Other news in brief
A round up of other news this week.
A round up of other news this week.
Chancellor sets out growth plan and confirms new Investment Zones will go ahead
On 27 January 2023, the Chancellor, Jeremy Hunt, delivered a speech on the Government’s plans for growth. Whilst the speech didn’t include any specific fiscal announcements (these will “have to wait for Budgets and Autumn Statements in the years ahead”) the Chancellor set out his vision for the UK tax system. He stated “our ambition should be to have nothing less than the most competitive tax regime of any major country.” Key to this vision is the need for lower taxes as “high taxes directly affect the incentives which determine decisions by entrepreneurs, investors or larger companies about whether to pursue their ambitions in Britain”. However, the Chancellor was clear that in the short term, the Government will not cut taxes as its immediate priority is to “provide economic and financial stability. So the best tax cut right now is a cut in inflation.” Additionally, the Chancellor confirmed plans for new Investment Zones “supporting each one of our growth industries, and each one focused in high potential but underperforming areas… They will be focused on our research strengths… with advantageous fiscal treatment to attract new investment”. He also confirmed that the Government “will shortly start a process to identify exactly where they will go”.
HMRC reminder letters on the Certificate of Tax Deposit scheme ending on 23 November 2023
It is understood that HMRC have been issuing letters as a reminder to taxpayers to use any remaining Certificates of Tax Deposit (CTDs) before the scheme ends on 23 November 2023. Through the CTD scheme, taxpayers could deposit funds with HMRC and earn daily interest and then use those funds later to pay certain tax liabilities. However, since 23 November 2017, it has no longer been possible to purchase new CTDs through the scheme. Existing certificates will continue to be honoured until 23 November 2023 but after that date refunds should be requested promptly from HMRC for any certificates remaining.

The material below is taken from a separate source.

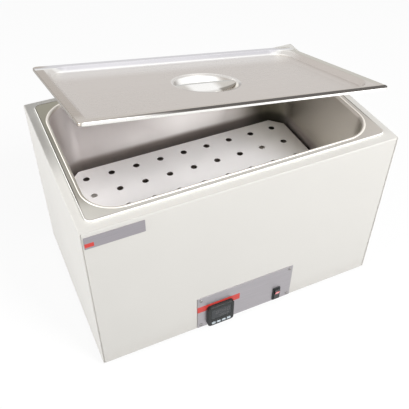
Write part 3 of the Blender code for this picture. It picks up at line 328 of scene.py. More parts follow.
class Wire:
    def __init__(self, board, socket):
        self.board = board
        self.socket = socket

    def maths(self, operation, first, second):
        return self.board.add("ShaderNodeMath", {"operation": operation}, {0: first, 1: second})

    def __add__(self, other):
        return self.maths("ADD", self, other)

    def __radd__(self, other):
        return self.maths("ADD", other, self)

    def __sub__(self, other):
        return self.maths("SUBTRACT", self, other)

    def __rsub__(self, other):
        return self.maths("SUBTRACT", other, self)

    def __mul__(self, other):
        return self.maths("MULTIPLY", self, other)

    def __rmul__(self, other):
        return self.maths("MULTIPLY", other, self)

    def __pow__(self, power):
        return self.maths("POWER", self, power)

    def __abs__(self):
        return self.maths("ABSOLUTE", self, 0)

    def __gt__(self, other):
        return self.maths("GREATER_THAN", self, other)

    def __lt__(self, other):
        return self.maths("LESS_THAN", self, other)


class Board:
    # a node tree, with one way of adding nodes to it
    def __init__(self, tree):
        self.tree = tree

    def add(self, kind, settings=None, inputs=None, output=0):
        # adds a node: settings first, then the values or wires of its sockets
        node = self.tree.nodes.new(kind)
        for key, value in (settings or {}).items():
            setattr(node, key, value)
        for key, value in (inputs or {}).items():
            if isinstance(value, Wire):
                self.tree.links.new(value.socket, node.inputs[key])
            else:
                node.inputs[key].default_value = value
        return Wire(self, node.outputs[output])

    def larger(self, first, second):
        return first.maths("MAXIMUM", first, second)

    def seenRays(self):
        # 1 for what the camera sees, straight or in metal and glass
        camera = self.add("ShaderNodeLightPath", output="Is Camera Ray")
        rays = camera.socket.node.outputs
        glossy, through = (Wire(self, rays[name]) for name in ("Is Glossy Ray", "Is Transmission Ray"))
        return self.larger(self.larger(camera, glossy), through)


class Finish(Board):
    def __init__(self, name, **constants):
        self.material = bpy.data.materials.new(name)
        self.material.use_nodes = True
        super().__init__(self.material.node_tree)
        self.shader = self.tree.nodes["Principled BSDF"]
        for key, value in constants.items():
            self.shader.inputs[key.replace("_", " ")].default_value = value
        self.place = self.add("ShaderNodeTexCoord", output="Object")

    def axes(self, place=None):
        split = self.add("ShaderNodeSeparateXYZ", inputs={0: place or self.place})
        outputs = split.socket.node.outputs
        return [Wire(self, outputs[number]) for number in range(3)]

    def noise(self, scale, detail, stretch=(1, 1, 1), place=None):
        mapped = self.add("ShaderNodeMapping", inputs={"Vector": place or self.place, "Scale": stretch})
        return self.add("ShaderNodeTexNoise", inputs={"Vector": mapped, "Scale": scale, "Detail": detail})

    def fade(self, value, start, end, low=0.0, high=1.0):
        # a soft step of a value from one place to another
        reach = {"Value": value, "From Min": start, "From Max": end, "To Min": low, "To Max": high}
        return self.add("ShaderNodeMapRange", {"interpolation_type": "SMOOTHSTEP"}, reach)

    def spread(self, noise, reach=0.2):
        # a noise drawn out to full strength about its middle
        return self.fade(noise, 0.5 - reach, 0.5 + reach)

    def mix(self, mask, first, second):
        # colours are mixed by the mask
        sockets = {0: mask}
        for key, shade in ((6, first), (7, second)):
            sockets[key] = shade if isinstance(shade, Wire) else (*shade, 1)
        return self.add("ShaderNodeMix", {"data_type": "RGBA"}, sockets, output=2)

    def outline(self, x, y, halfLength, halfWidth, corner):
        # how far a place lies outside a rounded rectangle
        along = self.larger(abs(x) - (halfLength - corner), 0)
        across = self.larger(abs(y) - (halfWidth - corner), 0)
        return (along * along + across * across) ** 0.5 - corner

    def bump(self, height, strength, distance):
        return self.add("ShaderNodeBump", inputs={"Height": height, "Strength": strength,
                                                  "Distance": distance})

    def wear(self, **sockets):
        # links what varies over the surface to the shader
        for key, wire in sockets.items():
            self.tree.links.new(wire.socket, self.shader.inputs[key.replace("_", " ")])
        return self.material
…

HMRC late payment interest rates to be revised after Bank of England increases base rate
On 2 February 2023, the Bank of England Monetary Policy Committee voted to increase the Bank of England base rate to 4 percent from 3.5 percent. As a result, HMRC interest rates for late and early payments will increase. HMRC’s late payment interest rate for most taxes is set at the Bank of England base rate plus 2.5 percent so their late payment interest rate will increase from 6 percent to 6.5 percent. Interest charged on underpaid quarterly corporation tax instalment payments is calculated as base rate plus 1 percent so this will increase to 5 percent. These changes will come into effect on 13 February 2023 for quarterly instalment payments and 21 February 2023 for non-quarterly instalment payments. HMRC will also increase their repayment interest rate for most taxes to 3 percent, as it is set at Bank Rate minus 1 percent, with a 0.5 percent lower limit. For interest paid on overpaid quarterly instalment payments and on early payments of corporation tax not due by instalments the rate will be 3.75 percent.
KPMG comments on Bank of England money and credit data
Karim Haji, EMA and UK Head of Financial Services at KPMG in the UK, comments on the recently published Money and Credit data from The Bank of England, stating “with high consumer spending over the Christmas period came another increase in borrowing. We can expect to see the knock-on impact of that on the economy in the next two months, with a slowdown in consumer spending”.